▸ Goal
List each line of the data that holds the string "empty".

+ + + + + + +

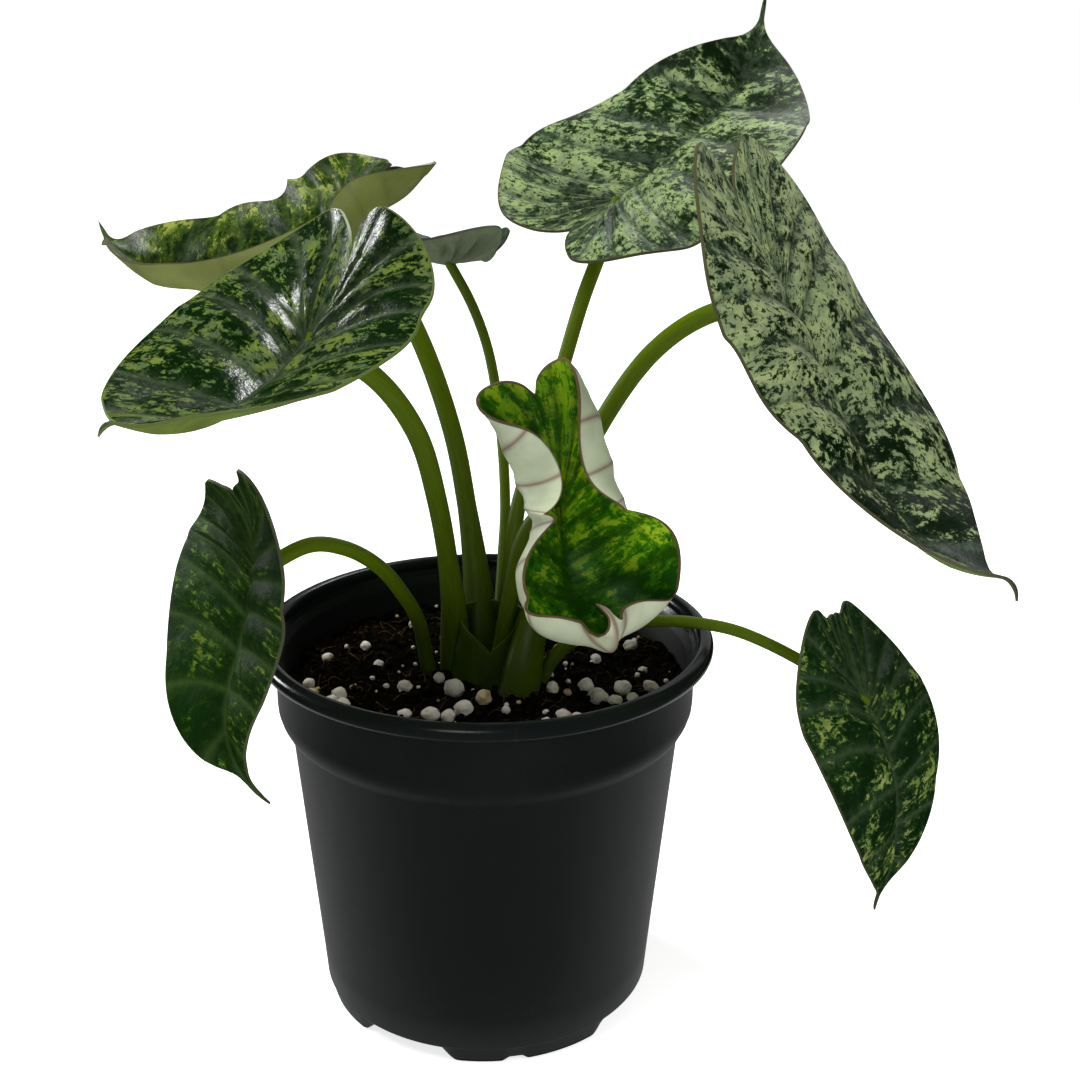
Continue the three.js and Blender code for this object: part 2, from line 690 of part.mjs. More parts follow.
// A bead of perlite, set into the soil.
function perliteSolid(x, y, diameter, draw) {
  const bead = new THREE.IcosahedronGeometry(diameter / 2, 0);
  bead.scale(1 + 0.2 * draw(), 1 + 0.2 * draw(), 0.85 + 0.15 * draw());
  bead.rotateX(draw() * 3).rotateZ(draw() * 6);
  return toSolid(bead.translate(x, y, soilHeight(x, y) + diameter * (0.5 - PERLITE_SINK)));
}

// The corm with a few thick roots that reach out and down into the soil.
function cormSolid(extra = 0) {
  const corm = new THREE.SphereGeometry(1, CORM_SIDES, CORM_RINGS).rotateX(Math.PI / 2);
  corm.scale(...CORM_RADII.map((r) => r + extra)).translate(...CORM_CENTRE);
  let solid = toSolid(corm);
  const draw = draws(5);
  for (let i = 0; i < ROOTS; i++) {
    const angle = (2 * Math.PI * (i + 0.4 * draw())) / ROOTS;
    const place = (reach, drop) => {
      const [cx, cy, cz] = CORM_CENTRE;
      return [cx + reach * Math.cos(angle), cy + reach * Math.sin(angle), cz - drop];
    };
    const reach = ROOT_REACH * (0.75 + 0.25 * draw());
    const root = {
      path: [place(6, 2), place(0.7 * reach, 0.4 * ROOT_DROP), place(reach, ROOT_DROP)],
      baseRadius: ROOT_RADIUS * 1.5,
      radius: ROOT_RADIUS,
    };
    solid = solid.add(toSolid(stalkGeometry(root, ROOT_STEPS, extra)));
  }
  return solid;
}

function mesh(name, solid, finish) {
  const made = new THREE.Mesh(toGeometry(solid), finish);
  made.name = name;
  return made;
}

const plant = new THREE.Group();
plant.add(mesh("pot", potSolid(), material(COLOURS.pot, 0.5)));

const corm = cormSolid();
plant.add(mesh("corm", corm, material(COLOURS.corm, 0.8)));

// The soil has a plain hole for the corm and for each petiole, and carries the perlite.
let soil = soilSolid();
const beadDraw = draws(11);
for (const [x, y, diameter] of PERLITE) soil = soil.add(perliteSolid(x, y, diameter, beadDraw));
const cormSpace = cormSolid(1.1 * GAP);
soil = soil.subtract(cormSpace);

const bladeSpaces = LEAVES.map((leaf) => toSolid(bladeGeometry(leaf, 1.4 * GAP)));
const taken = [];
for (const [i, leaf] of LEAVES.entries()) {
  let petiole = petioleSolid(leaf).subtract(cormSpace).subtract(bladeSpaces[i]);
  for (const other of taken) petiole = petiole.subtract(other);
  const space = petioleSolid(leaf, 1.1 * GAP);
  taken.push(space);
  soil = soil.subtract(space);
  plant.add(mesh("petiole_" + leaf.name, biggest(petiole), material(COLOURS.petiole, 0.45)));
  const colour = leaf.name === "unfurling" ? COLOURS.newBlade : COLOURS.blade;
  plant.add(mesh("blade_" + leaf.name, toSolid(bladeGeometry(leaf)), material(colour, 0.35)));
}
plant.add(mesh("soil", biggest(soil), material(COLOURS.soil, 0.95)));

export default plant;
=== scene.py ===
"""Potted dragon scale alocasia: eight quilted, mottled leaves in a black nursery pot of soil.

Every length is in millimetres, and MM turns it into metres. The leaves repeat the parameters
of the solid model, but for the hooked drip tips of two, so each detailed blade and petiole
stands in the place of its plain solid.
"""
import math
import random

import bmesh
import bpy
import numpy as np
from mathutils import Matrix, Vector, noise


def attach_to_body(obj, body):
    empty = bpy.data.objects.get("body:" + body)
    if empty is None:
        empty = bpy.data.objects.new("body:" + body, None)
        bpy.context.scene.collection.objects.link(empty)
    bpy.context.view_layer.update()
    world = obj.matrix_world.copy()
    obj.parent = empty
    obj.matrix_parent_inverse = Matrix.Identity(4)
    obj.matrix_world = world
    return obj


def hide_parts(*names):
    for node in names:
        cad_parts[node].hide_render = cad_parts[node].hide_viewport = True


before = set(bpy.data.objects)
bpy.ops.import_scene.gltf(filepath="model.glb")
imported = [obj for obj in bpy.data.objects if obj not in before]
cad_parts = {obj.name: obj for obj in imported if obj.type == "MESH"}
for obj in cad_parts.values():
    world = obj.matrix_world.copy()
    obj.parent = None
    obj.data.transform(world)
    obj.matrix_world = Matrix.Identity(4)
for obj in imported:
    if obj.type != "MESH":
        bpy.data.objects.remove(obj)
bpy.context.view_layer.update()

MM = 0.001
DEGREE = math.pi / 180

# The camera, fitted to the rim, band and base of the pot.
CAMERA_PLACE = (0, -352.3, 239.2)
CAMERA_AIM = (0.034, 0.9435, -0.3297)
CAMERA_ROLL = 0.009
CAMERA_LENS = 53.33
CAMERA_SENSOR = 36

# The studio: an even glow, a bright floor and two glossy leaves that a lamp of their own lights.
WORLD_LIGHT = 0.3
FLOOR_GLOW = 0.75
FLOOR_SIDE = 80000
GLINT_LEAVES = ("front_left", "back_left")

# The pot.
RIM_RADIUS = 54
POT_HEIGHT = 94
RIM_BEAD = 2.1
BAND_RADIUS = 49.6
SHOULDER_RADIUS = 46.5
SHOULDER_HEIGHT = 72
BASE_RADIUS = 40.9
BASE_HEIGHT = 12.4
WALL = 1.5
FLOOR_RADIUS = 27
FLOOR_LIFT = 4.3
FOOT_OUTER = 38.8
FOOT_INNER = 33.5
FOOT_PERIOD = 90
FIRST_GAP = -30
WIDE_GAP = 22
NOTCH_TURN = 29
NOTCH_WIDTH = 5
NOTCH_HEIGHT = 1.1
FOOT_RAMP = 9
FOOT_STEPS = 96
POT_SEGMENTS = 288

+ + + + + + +

▸ Response to the exercise
    empty = bpy.data.objects.get("body:" + body)
    if empty is None:
        empty = bpy.data.objects.new("body:" + body, None)
        bpy.context.scene.collection.objects.link(empty)
    obj.parent = empty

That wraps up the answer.